Contemporary Relevance

“The work and influence of these scholars had a profound impact on the teaching of Black history at PWIs,” says Palmer. “For one, it helped to provide a broader reach of the teaching of Black history and it also helped to expose more White students to Black history. Finally, I think these and other scholars helped PWIs realize that much like European history, the preservation and teaching of Black history matters.”

A colleague of Dr. Martin Luther King Jr., Reddick was an eyewitness to history, writing the book Crusader Without Violence: A Biography of Martin Luther King Jr. in 1959. Then, in 1965, Reddick wrote Worth Fighting For: The History of the Negro in the United States During the Civil War and Reconstruction, a book he intended for high school teachers.

However, as White historians became interested in studying slavery in the 1970s, Reddick grew concerned, says Canton. He didn’t want to see Black scholars or HBCUs pushed to the background. Throughout the 1970s and ‘80s Reddick saw HBCUs hit with a “brain drain,” as some scholars who had taught at these institutions became affirmative action hires at PWIs. At the end of his career, Reddick returned to Dillard.

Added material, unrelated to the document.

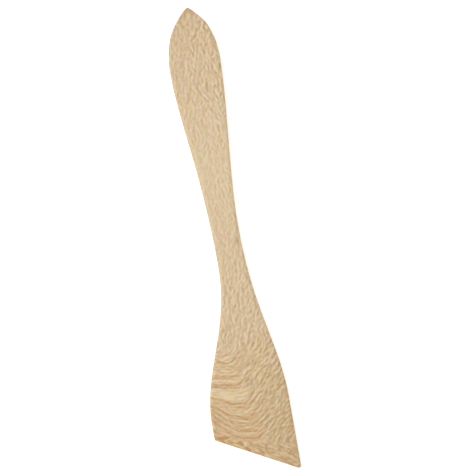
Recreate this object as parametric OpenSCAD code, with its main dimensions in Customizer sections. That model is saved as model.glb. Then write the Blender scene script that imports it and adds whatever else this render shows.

“Reddick was also concerned about archives,” says Canton. “[HBCU] research libraries should be the location of these archives. When an institution wants to buy a collection of people’s papers, who has the resources and the space to maintain that important information? Reddick said it should be at HBCUs.”

Most of Reddick’s papers are at the Schomburg, which currently has a grant to organize them into a researchable archive. These valuable documents will provide insights into how these second generation Black scholars worked with each other and served as mentors. Their work resonates with scholars today, and Canton says those who don’t understand the history are not prepared for the present.

“Yes, we’ve made progress, but there is still institutional racism,” says Canton. “How do we get from equality to equity? We look at structure. That’s what I do in my classes.”

This article appeared in the Feb. 6, 2020 edition of Diverse.